→ **Problem requirements**: Repeat exactly the lines from the start of the entries below through the line containing "on the vertices.". Omit the rest.

→ **Working data**:
=-=-=

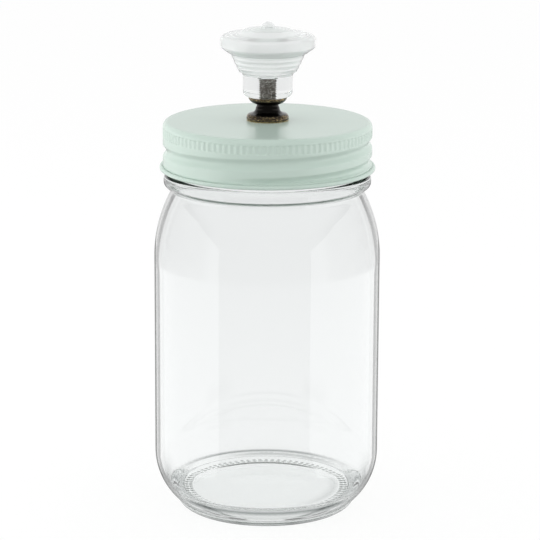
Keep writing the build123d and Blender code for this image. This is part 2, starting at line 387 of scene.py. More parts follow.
def mark_skin(piece):
    """Marks the outer skin, the notches and the painted shade lines on the vertices.

    The painted shade lines are grey tint on the base, heel and bead, in place of dark
    surroundings seen bent through the glass.
    """
    mesh = piece.data
    count = len(mesh.vertices)
    places, normals = np.empty(count * 3), np.empty(count * 3)
    mesh.vertices.foreach_get("co", places)
    mesh.vertex_normals.foreach_get("vector", normals)
    places, normals = places.reshape(-1, 3), normals.reshape(-1, 3)
    radii = np.hypot(places[:, 0], places[:, 1]) / MM
    angles = np.arctan2(places[:, 1], places[:, 0])
    outward = (places[:, :2] * normals[:, :2]).sum(axis=1) > 0
    heights = places[:, 2] / MM
    cut = (heights < PLATE_CORNER) * notch_cut(radii, angles)
    low = heights < HEEL_HEIGHT
    over_floor = heights > FLOOR_LOW_HEIGHT - FLOOR_MARGIN
    inner = low & over_floor & ~(outward & (radii > FLOOR_RADIUS))
    skins = {
        "inner": inner,
        "outer": low & outward & (radii > BEARING_INNER_RADIUS) & ~inner,
        "under": heights < PLATE_TOP,
        "bead": outward & (heights > BEAD_LOW) & (heights < BEAD_TOP),
    }
    # Painted shade lines: grey tint where dark surroundings would show through the base, heel and
    # bead.
    painted_lines = np.zeros(count)
    for skin, radius, reach, bearing, spread, strength in PAINTED_SHADE_LINES:
        turned = np.abs((np.degrees(angles) - bearing + 180) % 360 - 180)
        across = np.clip(1 - ((radii - radius) / reach) ** 2, 0, 1)
        along = smooth_step((spread - turned) / (PAINTED_SHADE_FADE * spread))
        painted_lines = np.maximum(painted_lines, skins[skin] * across * along * strength)
    marks = {"outer_skin": outward, "notch": cut, "painted_line": painted_lines}
    for name, values in marks.items():
        mark = mesh.attributes.new(name, "FLOAT", "POINT")
        mark.data.foreach_set("value", values.astype(float))


jar = lathe("jar_glass", jar_outline(), JAR_SEGMENTS, form=jar_form)
mark_skin(jar)
# The second colour is the painted shade on the jar's outer skin where it is seen edge-on.
jar.data.materials.append(clear_glass(
    "fire_polished_soda_glass", "#FAFBFB", "#686E6D", "#F4F7F5", "#A9B8B2", 3.5,
))
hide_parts("jar_body")
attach(jar, "jar")


# Sealing ring: plastisol compound flowed into the lid's edge and baked, soft and matt.
# The glass rim lies just under it and presses on it when the lid is tight.
SEAL_LOW = 136.4
SEAL_TOP = 136.95
SEAL_INNER_RADIUS = 29.7
SEAL_OUTER_RADIUS = 34.2
SEAL_ROUND = 0.2
SEAL_SEGMENTS = 192
SEAL_WAVE_SIZE = 1.5


def moulded_compound():
    """Baked plastisol: off-white, matt and a little uneven, so highlights are broad and weak."""
    material, tree = new_finish("baked_plastisol_compound")
    place = add(tree, "TexCoord")
    wave = add(tree, "TexNoise", {
        "Vector": place.outputs["Object"], "Scale": 1 / (SEAL_WAVE_SIZE * MM),
    })
    bump = add(tree, "Bump", {"Strength": 0.3, "Distance": 0.05 * MM, "Height": wave.outputs[0]})
    shader = add(tree, "BsdfPrincipled", {
        "Base Color": linear("#DAD9D2"),
        "Roughness": 0.55,
        "IOR": 1.5,
        "Normal": bump.outputs[0],
    })
    add(tree, "OutputMaterial", {"Surface": shader.outputs[0]})
    return material


seal_middle = (SEAL_INNER_RADIUS + SEAL_OUTER_RADIUS) / 2
seal_outline = softened([
    (seal_middle, SEAL_LOW),
    (SEAL_OUTER_RADIUS, SEAL_LOW),
    (SEAL_OUTER_RADIUS, SEAL_TOP),
    (SEAL_INNER_RADIUS, SEAL_TOP),
    (SEAL_INNER_RADIUS, SEAL_LOW),
    (seal_middle - SEAL_ROUND, SEAL_LOW),
], SEAL_ROUND)
seal = lathe("lid_seal", seal_outline, SEAL_SEGMENTS, closed=True)
seal.data.materials.append(moulded_compound())
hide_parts("seal_ring")
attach(seal, "seal")


# Lid: drawn from one disc of tinplate, with a crowned panel, a knurled edge, a rolled thread
# and a curled hem. It is coated inside and out with stoved mint enamel.
SHEET = 0.35
LID_SEGMENTS = 864
LID_RADIUS = 36.1
LID_TOP = 137.6
LID_EDGE_TOP = 137.3
LID_CORNER = 1.9
LID_PAD_RADIUS = 9.0
LID_FLAT_RADIUS = 29.0
LID_BORE_RADIUS = 2.2
SKIRT_MARGIN = 0.6
CURL_HEIGHT = 121.25
CURL_RADIUS = 0.75
CURL_CREASE = 0.14
CURL_END_ANGLE = 475
GROOVE_DEPTH = 1.2
GROOVE_REACH = 2.1
GROOVE_TOP_ANGLE = 160.0
GROOVE_DROP = 2.231
GROOVE_TURNS = 1.77
GROOVE_FADE_ANGLE = 26.0
GROOVE_SHARPNESS = 1.35
KNURL_COUNT = 108
KNURL_DEPTH = 0.24
KNURL_LOW = 132.1
KNURL_HIGH = 135.5
KNURL_FADE = 0.5
KNURL_FULLNESS = 0.8
ENAMEL_DRIFT_SIZE = 25
ENAMEL_PEEL_SIZE = 0.9


def lid_form(radii, heights, angles):
    """Rolls the thread groove and the knurls into both skins of the lid's skirt."""
    skirt = (radii > LID_RADIUS - LID_CORNER + SKIRT_MARGIN) & (heights > CURL_HEIGHT)
    lead = THREAD_PITCH * (GROOVE_TOP_ANGLE - THREAD_END_ANGLE) / 360
    wave = thread_wave(
        heights, angles, JAR_HEIGHT - THREAD_TOP_DROP + lead - GROOVE_DROP, GROOVE_TOP_ANGLE,
        GROOVE_TURNS, GROOVE_REACH, GROOVE_FADE_ANGLE,
    )
    above_curl = smooth_step((heights - CURL_HEIGHT - CURL_RADIUS) / CURL_RADIUS)
    band = smooth_step((heights - KNURL_LOW) / KNURL_FADE)
    band = band * smooth_step((KNURL_HIGH - heights) / KNURL_FADE)
    flute = (0.5 - 0.5 * np.cos(KNURL_COUNT * angles)) ** KNURL_FULLNESS
    depth = GROOVE_DEPTH * wave ** GROOVE_SHARPNESS * above_curl + KNURL_DEPTH * flute * band
    return radii - skirt * depth, heights


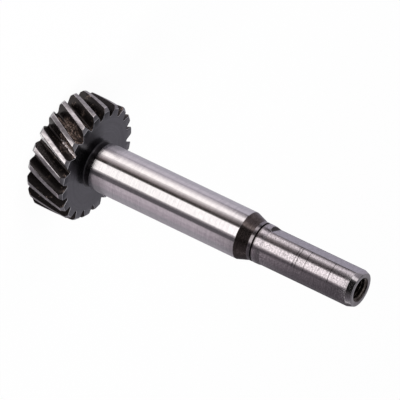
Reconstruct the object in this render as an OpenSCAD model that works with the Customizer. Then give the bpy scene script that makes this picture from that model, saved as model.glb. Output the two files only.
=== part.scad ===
// Helical pinion turned in one piece with its shaft, standing on the rear face of the gear.
// Z runs along the shaft from the rear face of the gear to the free end. Millimetres.

/* [Gear teeth] */
// Number of teeth
teeth = 20; // [17:1:24]
// Normal module of the teeth
module_n = 2; // [1.5:0.25:2.5]
// Helix angle at the pitch circle, right hand
helix_deg = 23.8; // [10:0.2:30]
// Normal pressure angle
pressure_deg = 20; // [18:0.5:22]
// Height of a tooth above the pitch circle, in modules
addendum_k = 1.44; // [1.2:0.01:1.5]
// Depth of a space below the pitch circle, in modules
dedendum_k = 0.7; // [0.6:0.01:0.85]
// Share of the pitch that the tooth fills at the pitch circle
thick_k = 0.675; // [0.6:0.005:0.7]
// Height of the fillet at the foot of a flank
root_fillet = 0.7; // [0.4:0.05:0.9]
// Turn of the first tooth at the rear face
phase_deg = 12.2; // [0:0.2:18]
// Width of the toothed face
face_w = 17.2; // [12:0.2:30]
// Chamfer turned on both ends of the teeth
tooth_chamfer = 1.25; // [0.4:0.05:1.6]

/* [Journal] */
// Diameter of the ground journal
journal_d = 20; // [18:0.5:24]
// Length from the gear to the end of the journal
journal_len = 71.6; // [30:0.2:120]
// Width of the grinding relief beside the gear
relief_w = 2.8; // [1.4:0.1:4]
// Depth of the grinding relief
relief_depth = 0.5; // [0.2:0.05:0.8]
// Corner radius where the relief meets the gear
relief_r = 0.6; // [0.3:0.1:0.9]

/* [Cone and land] */
// Length of the cone after the journal
cone_len = 5.1; // [2:0.1:10]
// Diameter of the land
land_d = 16.5; // [16.3:0.1:17.6]
// Length of the land
land_len = 4.3; // [3.2:0.1:8]
// Distance from the cone to the groove in the land
groove_gap = 1.4; // [0.6:0.1:2.4]
// Width of the groove
groove_w = 0.8; // [0.4:0.1:1.2]
// Depth of the groove
groove_depth = 0.4; // [0.2:0.05:0.8]
// Length of the taper from the land down to the stub
taper_len = 1.6; // [0.4:0.2:3]

/* [Stub] */
// Diameter of the stub that carries the hub
stub_d = 16; // [14:0.25:16.25]
// Length of the stub, with its taper
stub_len = 43.8; // [43:0.2:80]
// Length of the lead chamfer at the free end
lead_len = 2.5; // [1:0.25:4]
// Drop of the lead chamfer, on the radius
lead_drop = 0.85; // [0.4:0.05:1.5]
// Depth of the milled flat below the stub's surface
flat_depth = 1.2; // [0.6:0.05:2]
// Length of the flat at full depth
flat_len = 41.2; // [20:0.2:42]
// Radius of the cutter at the run-out of the flat
cutter_r = 2.5; // [2:0.25:4]

/* [End hole] */
// Mouth of the countersink
mouth_d = 10.25; // [9.5:0.25:11]
// Core diameter of the tapped hole
core_d = 8.5; // [7.5:0.25:9]
// Depth of the tapped hole from the end face
hole_depth = 24; // [12:0.5:32]
// Angle of the countersink, edge to edge
sink_deg = 90; // [60:5:100]

/* [Rear centre] */
// Mouth of the centre-drilled hole in the rear face
centre_d = 6.6; // [4:0.2:9]
// Diameter of its pilot
pilot_d = 3; // [2:0.25:3.75]
// Depth of its pilot from the rear face
pilot_depth = 7; // [5.5:0.5:10]

/* [Hidden] */
$fn = 96;

// Steps along an involute flank, round its fillet and across an end chamfer
flank_steps = 3;
fillet_steps = 2;
chamfer_steps = 2;
// Longest step along the face between two turned sections of the teeth
max_slice = 2.5;
// Share of the root circle at which the teeth meet the plain middle of each end face
web_share = 0.8;
// How far one cutter or core reaches past the surface that it starts from
over = 1;
// How far the relief's corner starts below the gear's face
sink = 0.05;
// Steps round the relief's corner and the flat's run-out
corner_steps = 5;
runout_steps = 8;
// Angle of the drill point at the bottom of a drilled hole
drill_deg = 118;
// Angle of the centre drill's cone
centre_deg = 60;

// Pitch, base, tip and root circles in the plane across the shaft
pitch_r = teeth * module_n / (2 * cos(helix_deg));
pressure_t = atan(tan(pressure_deg) / cos(helix_deg));
base_r = pitch_r * cos(pressure_t);
tip_r = pitch_r + addendum_k * module_n;
root_r = pitch_r - dedendum_k * module_n;
foot_r = root_r + root_fillet;
pitch_deg = 360 / teeth;
twist_deg = tan(helix_deg) / pitch_r * 180 / PI;

// Stations along the shaft
z_gear = face_w;
z_relief = z_gear + relief_w;
z_cone = z_gear + journal_len;
z_land = z_cone + cone_len;
z_stub = z_land + land_len;
z_end = z_stub + stub_len;
z_lead = z_end - lead_len;

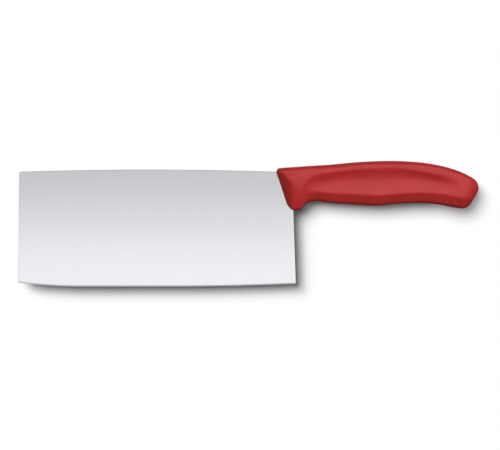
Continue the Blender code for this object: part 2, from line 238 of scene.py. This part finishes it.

=-=-=

→ **Task solution**:
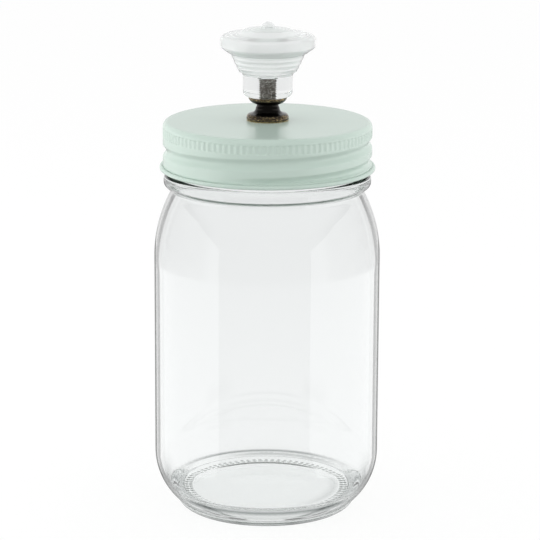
Keep writing the build123d and Blender code for this image. This is part 2, starting at line 387 of scene.py. More parts follow.
def mark_skin(piece):
    """Marks the outer skin, the notches and the painted shade lines on the vertices.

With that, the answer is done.